« Aliker – Sucre amer » : un hommage à la résilience et au combat pour la vérité

— Par M’A —

La compagnie Car’Avan présente avec force et émotion « Aliker – Sucre amer », une pièce de théâtre contemporaine qui puise son inspiration dans la vie tragique d’André Aliker, figure marquante du journalisme martiniquais.

Dans cette œuvre portée par la mise en scène de Thierry Sirou, les acteurs Laurence Couzinet-Letchimy et Jean l’Océan se glissent avec virtuosité dans les 17 rôles de la pièce, explorant les multiples facettes de la vie et de la mort d’André Aliker.

La pièce tisse un récit intense, illustré par des chants et de la musique, qui ravive la mémoire collective et soulève les questions essentielles sur la justice et la vérité. L’histoire d’André Aliker, né au Lamentin en 1894, se dessine avec éclat, de ses exploits pendant la Première Guerre mondiale à son engagement militant en tant que rédacteur en chef du journal « Justice », en passant par son combat pour dénoncer les injustices sociales.

Au centre de la pièce se trouve le scandale financier impliquant le puissant béké Eugène Aubéry, que Aliker a courageusement exposé dans ses écrits, mettant ainsi sa vie en danger. Les tentatives d’intimidation et les violences physiques n’ont pas réussi à le faire taire. Sa mort tragique, survenue en janvier 1934, reste une énigme non résolue, marquant l’histoire et la conscience collective de la Martinique.

Laurence Couzinet-Letchimy, à la fois auteure et actrice de la pièce, a choisi une forme théâtrale connue, en Europe depuis le tout début du 17ème siècle avec Le Songe d’une nuit d’été de William Shakespeare (1600), L’Illusion comique de Pierre Corneille (1635) ou L’École des femmes de Molière (1662) , qui est celle du théâtre dans le théâtre, procédé qui intervient dans une pièce lorsque les comédiens jouent une pièce de théâtre à l’intérieur même de la pièce. La « seconde pièce », ou « petite pièce » peut avoir une similitude avec la « première » ou la « grande » pièce. Les personnages auront le même comportement, les mêmes attitudes, seront confrontés aux mêmes problèmes et la mise en abyme permettra, la plupart du temps, de faire émerger une solution, de trouver une issue, qui sera réintégrée dans la « grande pièce ».

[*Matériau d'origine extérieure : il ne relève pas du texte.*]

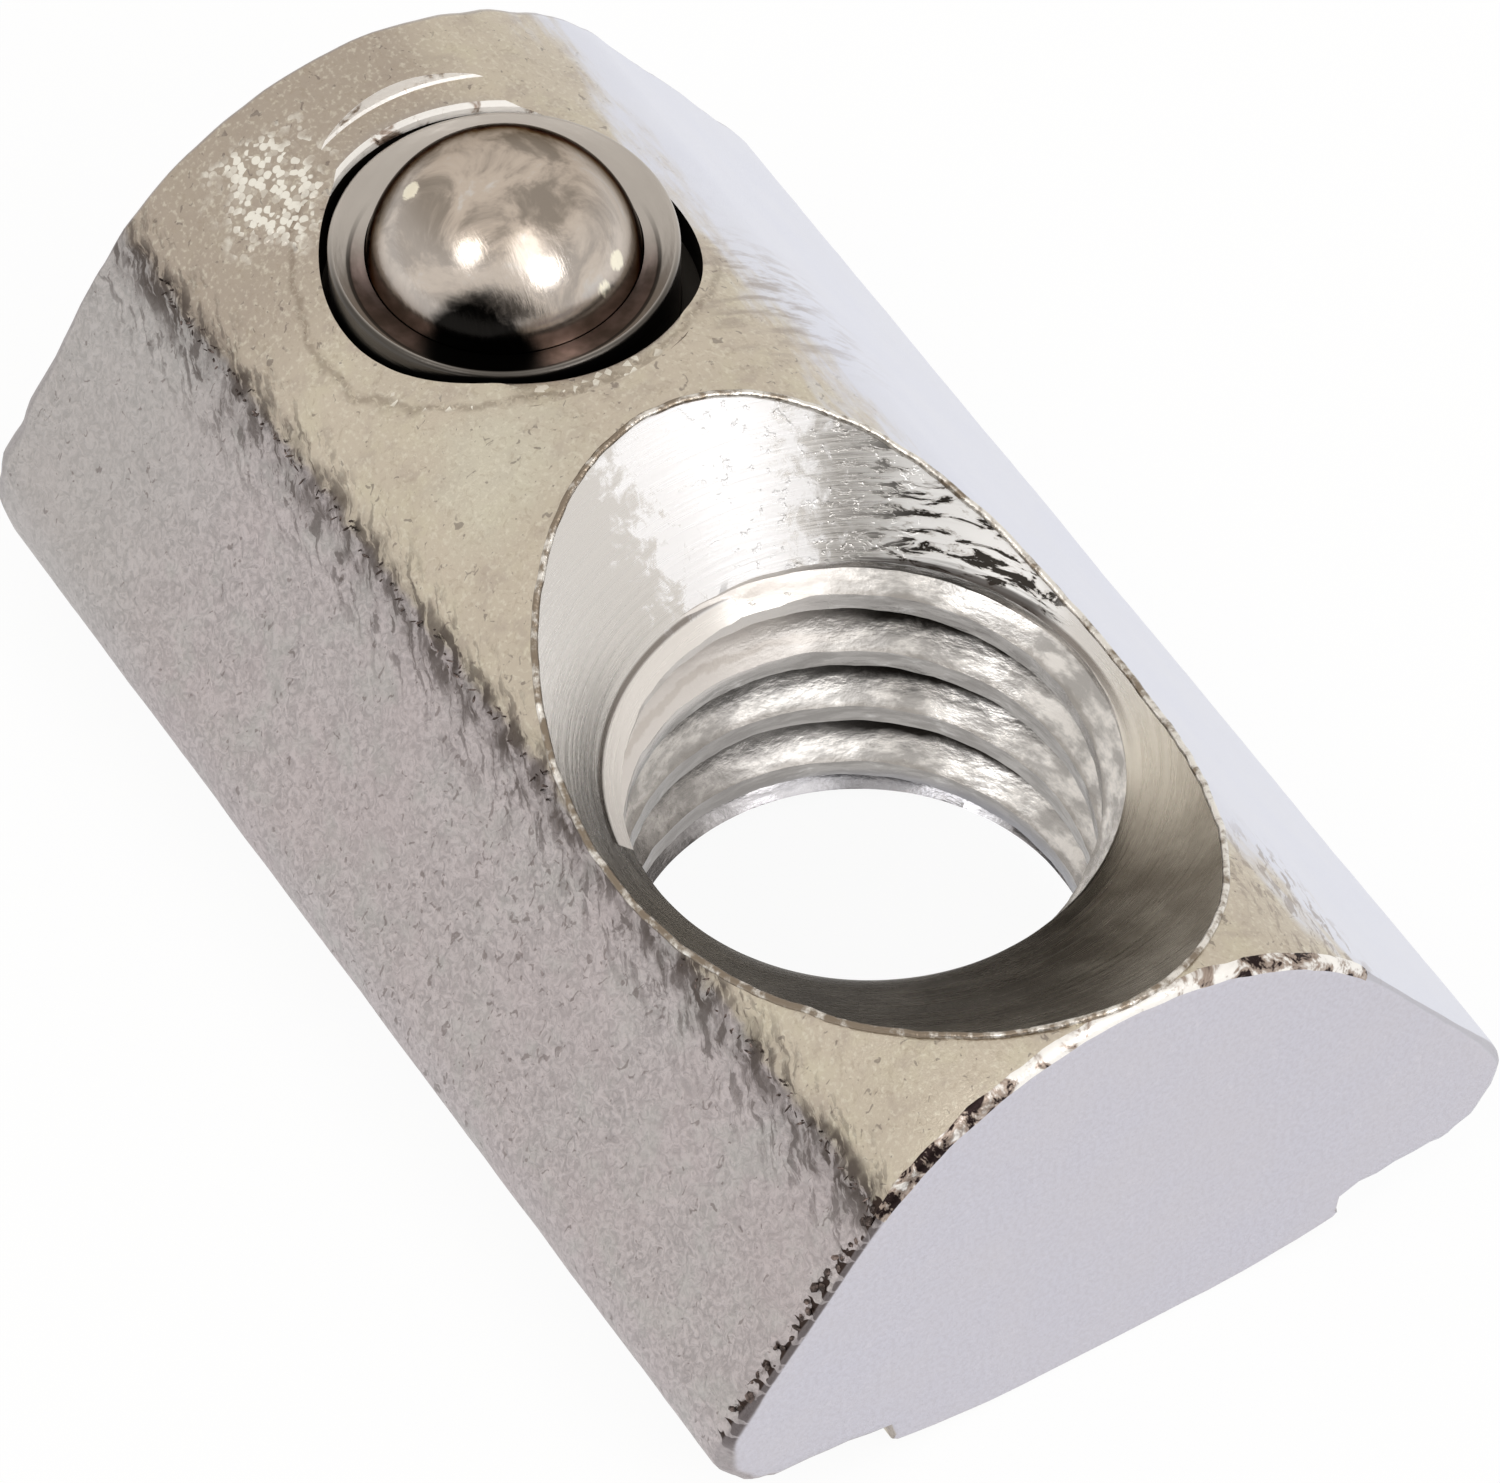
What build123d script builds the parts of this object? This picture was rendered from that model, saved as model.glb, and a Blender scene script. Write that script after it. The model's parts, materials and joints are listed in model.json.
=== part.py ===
from build123d import *
from math import asin, atan2, hypot, radians, sqrt, tan
import os

# T slot nut with a spring-loaded ball. Millimetres, +Z towards the arched back.
# The origin is on the thread axis at the lowest line of the neck, and +X runs along
# the slot, away from the ball.

# Thread: metric coarse, the bore is cut to the minor diameter
thread_diameter = 8.0
thread_pitch = 1.25
thread_lead_in = 0.4

# Body lengths along the slot
thread_to_near_end = 7.0
thread_to_ball = 9.25
ball_to_far_end = 4.3
end_bevel = 0.15

# Body cross-section
body_width = 12.8
body_height = 7.5
body_shift = -0.2
arch_width = 7.7
arch_rise = 1.8
arch_blend = 1.0
corner_radius = 1.15

# Neck between the lips of the slot
slot_width = 8.0
slot_clearance = 0.3
neck_height = 0.55
neck_flat_width = 2.4
neck_crown = 0.26
neck_edge_radius = 0.2

# Countersink on the arched side, its axis a little off the thread axis
countersink_diameter = 12.06
countersink_angle = 90.0
countersink_shift = 0.6

# Pocket for the ball plunger
spotface_diameter = 6.3
spotface_depth = 0.2
pocket_mouth_diameter = 5.48
pocket_mouth_depth = 1.4
sleeve_clearance = 0.01

# Ball plunger: sleeve, ball and spring
sleeve_diameter = 5.0
sleeve_length = 5.15
sleeve_inset = 0.25
sleeve_floor = 0.4
lip_height = 0.3
lip_edge = 0.03
ball_diameter = 4.0
ball_rise = 1.27
ball_clearance = 0.1
lip_clearance = 0.01
spring_wire = 0.35
spring_mean_diameter = 3.2
spring_turns = 4.5
wire_sides = 8
spring_clearance = 0.01

os.makedirs("parts", exist_ok=True)

# Thread and pocket radii
bore_radius = thread_diameter / 2 - 0.541266 * thread_pitch
pocket_radius = sleeve_diameter / 2 + sleeve_clearance

# Corner of the side flat and the shoulder, before rounding. The flat is the tangent
# from the edge of the arch to the rounded corner.
half_arch = arch_width / 2
arch_edge_height = body_height - arch_rise
corner_centre_y = body_width / 2 - corner_radius
corner_centre_z = neck_height + corner_radius
reach_y = corner_centre_y - half_arch
reach_z = arch_edge_height - corner_centre_z
flat_slope = atan2(reach_z, reach_y) - asin(corner_radius / hypot(reach_y, reach_z))
corner_y = half_arch + (arch_edge_height - neck_height) / tan(flat_slope)
half_neck = slot_width / 2 - slot_clearance
neck_edge = min(neck_edge_radius, 0.6 * (neck_height - neck_crown))

# Cone of the countersink, from inside the bore up to the back
cone_foot_radius = 0.9 * bore_radius - countersink_shift
cone_height = (countersink_diameter / 2 - cone_foot_radius) / tan(radians(countersink_angle / 2))

# Place and heights of the plunger's parts, on the body's mid plane
ball_centre_x = -thread_to_ball
ball_centre_y = body_shift
ball_centre_z = body_height + ball_rise - ball_diameter / 2
sleeve_top = body_height - sleeve_inset
pocket_floor = sleeve_top - sleeve_length
sleeve_floor_top = pocket_floor + sleeve_floor
sleeve_bore_radius = ball_diameter / 2 + ball_clearance
lip_z = ball_centre_z + lip_height
lip_radius = sqrt((ball_diameter / 2 + lip_clearance) ** 2 - lip_height**2)
spring_radius = spring_mean_diameter / 2
spring_bottom = sleeve_floor_top + spring_wire / 2 + spring_clearance
spring_reach = (ball_diameter + spring_wire) / 2 + spring_clearance
spring_top = ball_centre_z - sqrt(spring_reach**2 - spring_radius**2)

far_end = -(thread_to_ball + ball_to_far_end)
body_length = thread_to_near_end - far_end
ball_line = Axis((ball_centre_x, ball_centre_y, 0), (0, 0, 1))
section_plane = Plane(origin=(far_end, body_shift, 0), x_dir=(0, 1, 0), z_dir=(1, 0, 0))
sleeve_plane = Plane(origin=(ball_centre_x, ball_centre_y, 0), x_dir=(1, 0, 0), z_dir=(0, -1, 0))


# Nut body
with BuildPart() as nut_body:
    with BuildSketch(section_plane) as section:
        with BuildLine() as outline:
            strip = Line((0, 0), (neck_flat_width / 2, 0))
            crown = TangentArc(strip @ 1, (half_neck, neck_crown), tangent=strip % 1)
            side = Line(crown @ 1, (half_neck, neck_height))
            shoulder = Line(side @ 1, (corner_y, neck_height))
            flat = Line(shoulder @ 1, (half_arch, arch_edge_height))
            mirror(about=Plane.YZ)
            ThreePointArc((half_arch, arch_edge_height), (0, body_height), (-half_arch, arch_edge_height))
        make_face()
        body_corners = section.vertices().filter_by(lambda v: abs(abs(v.X) - corner_y) < 1e-6)
        fillet(body_corners, radius=corner_radius)
        arch_corners = section.vertices().filter_by(lambda v: abs(abs(v.X) - half_arch) < 1e-6)
        fillet(arch_corners, radius=arch_blend)
    extrude(amount=body_length)
    ends = nut_body.faces().filter_by(GeomType.PLANE).sort_by(Axis.X)
    chamfer(ends[0].edges() + ends[-1].edges(), length=end_bevel)
    neck_edges = nut_body.edges().filter_by(Axis.X).filter_by(lambda e: abs(e.center().Z - neck_crown) < 1e-3)
    fillet(neck_edges, radius=neck_edge)

    # Threaded hole, drilled from the neck with its lead-in
    with Locations(Plane(origin=(0, 0, 0), x_dir=(1, 0, 0), z_dir=(0, 0, -1))):
        CounterSinkHole(
            radius=bore_radius,
            counter_sink_radius=bore_radius + thread_lead_in,
            depth=body_height,
            counter_sink_angle=90,
        )

    # Countersink for the end of the screw
    with Locations((countersink_shift, 0, body_height)):
        Cone(
            bottom_radius=cone_foot_radius,
            top_radius=countersink_diameter / 2,
            height=cone_height,
            align=(Align.CENTER, Align.CENTER, Align.MAX),
            mode=Mode.SUBTRACT,
        )

    # Spot face and stepped blind pocket for the ball plunger
    with Locations((ball_centre_x, ball_centre_y, body_height)):
        Hole(radius=spotface_diameter / 2, depth=spotface_depth)
        Hole(radius=pocket_mouth_diameter / 2, depth=pocket_mouth_depth)
        Hole(radius=pocket_radius, depth=body_height - pocket_floor)
nut_body.part.label = "nut_body"
export_step(nut_body.part, "parts/nut_body.step")

# Plunger sleeve: a cup with a dished, rolled-in mouth that keeps the ball in
with BuildPart() as plunger_sleeve:
    with BuildSketch(sleeve_plane):
        with BuildLine():
            Polyline(
                (0, pocket_floor),
                (sleeve_diameter / 2, pocket_floor),
                (sleeve_diameter / 2, sleeve_top),
                (lip_radius, lip_z + lip_edge),
                (lip_radius, lip_z),
                (sleeve_bore_radius, ball_centre_z),
                (sleeve_bore_radius, sleeve_floor_top),
                (0, sleeve_floor_top),
                close=True,
            )
        make_face()
    revolve(axis=ball_line)
plunger_sleeve.part.label = "plunger_sleeve"
export_step(plunger_sleeve.part, "parts/plunger_sleeve.step")

# Ball, standing proud of the arched back
with BuildPart() as ball:
    with Locations((ball_centre_x, ball_centre_y, ball_centre_z)):
        Sphere(radius=ball_diameter / 2)
ball.part.label = "ball"
export_step(ball.part, "parts/ball.step")

# Spring between the floor of the sleeve and the ball
with BuildPart() as spring:
    with BuildLine() as coil:
        Helix(
            pitch=(spring_top - spring_bottom) / spring_turns,
            height=spring_top - spring_bottom,
            radius=spring_radius,
            center=(ball_centre_x, ball_centre_y, spring_bottom),
        )
    with BuildSketch(Plane(origin=coil.line @ 0, z_dir=coil.line % 0)):
        RegularPolygon(radius=spring_wire / 2, side_count=wire_sides)
    sweep(is_frenet=True)
spring.part.label = "spring"
export_step(spring.part, "parts/spring.step")
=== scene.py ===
import json
import math

import bpy
import numpy as np
from bpy.props import FloatProperty, FloatVectorProperty, IntProperty, PointerProperty
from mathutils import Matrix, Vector, noise


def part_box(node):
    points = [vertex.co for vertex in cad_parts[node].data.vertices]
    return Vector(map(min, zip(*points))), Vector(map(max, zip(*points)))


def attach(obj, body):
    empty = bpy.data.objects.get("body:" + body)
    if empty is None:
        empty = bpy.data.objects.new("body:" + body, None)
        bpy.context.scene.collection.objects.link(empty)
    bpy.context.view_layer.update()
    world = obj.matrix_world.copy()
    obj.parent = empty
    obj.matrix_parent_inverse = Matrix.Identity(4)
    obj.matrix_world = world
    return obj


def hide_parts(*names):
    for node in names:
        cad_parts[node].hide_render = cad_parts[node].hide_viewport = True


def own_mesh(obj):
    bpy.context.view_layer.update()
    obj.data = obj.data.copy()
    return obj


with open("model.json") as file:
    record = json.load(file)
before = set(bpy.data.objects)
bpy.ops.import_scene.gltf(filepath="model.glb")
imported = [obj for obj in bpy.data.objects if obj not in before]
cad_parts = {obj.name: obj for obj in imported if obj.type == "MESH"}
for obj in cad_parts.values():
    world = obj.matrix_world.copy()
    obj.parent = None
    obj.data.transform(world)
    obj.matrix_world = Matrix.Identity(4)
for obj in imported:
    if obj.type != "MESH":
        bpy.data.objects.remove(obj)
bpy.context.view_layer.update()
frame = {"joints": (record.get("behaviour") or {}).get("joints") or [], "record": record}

bl_info = {
    "name": "T slot nut",
    "version": (1, 0, 0),
    "blender": (4, 5, 0),
    "location": "View3D > Sidebar > Slot Nut",
    "description": "Builds a T slot nut with a ball plunger around its packed model",
    "category": "Object",
}

# Millimetres in a metre: sizes are kept in metres, and shapes are worked out in millimetres
MM = 1000
# A height in millimetres that is clear of the crown
CLEAR = 9.0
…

Laurence Couzinet-Letchimy fait un pas de plus, c’est son grand mérite, et se rapproche, de ce que fait, par exemple, d’Eric-Emmanuel Schmitt qui, dans sa pièce Frédérick ou le boulevard du crime, multiplie les jeux de miroirs, ajoutant au métathéâtre – réflexion sur le théâtre, le jeu, le comédien, l’interprétation, – du théâtre dans le théâtre vu de face, des coulisses ou de loin, et pose des personnages de l’action dans le vrai public. Laurence Couzinet-Letchimy et Jean l’Océan viendront tour à tour s’assoir sur une chaise au milieu du public.

Sur scène, le comédien et la metteure en scène- comédienne s’interrogent : « Comment représenter Aliker dont l’histoire dit qu’il est un modèle parfait de dévouement et de courage ? Mais n’a-t-il jamais songé à renoncer ? Quel est le profil émotionnel d’un puissant et comment le restituer sans être dans la caricature ? Et pour la lecture de cet article, faut-il être de face, de profil, puisque la gestuelle qui accompagne le dire en modifie la perception et le sens ? Où se placer en fond de scène, côté cour, côté jardin ?…

À travers les répétitions, les comédiens sont confrontés à la profondeur du personnage, à ses convictions politiques et journalistiques qui ont marqué toute une époque.  Sur le plateau  Laurence Couzinet-Letchimy fait preuve d’une folle énergie, totalement investie dans ce travail et Jean l’Océan, que le drame touche intimement, est à la hauteur de son attente. On regrettera la dernière réplique de la comédienne-auteure qui voulait sans doute avoir le dernier mot : « Tout n’est pas foutu, alors!« . Il eut été préférable de conclure la pièce avec une phrase d’André Aliker, celle justement que prononce Jean l’Océan .

L’auteure souligne l’importance de donner la parole aux Martiniquais, de raviver les mémoires et de questionner les silences de l’histoire. « Aliker – Sucre amer » s’érige comme un hommage à la résilience et au combat pour la vérité, invitant le public à réfléchir sur les enjeux toujours actuels de justice et de mémoire collective.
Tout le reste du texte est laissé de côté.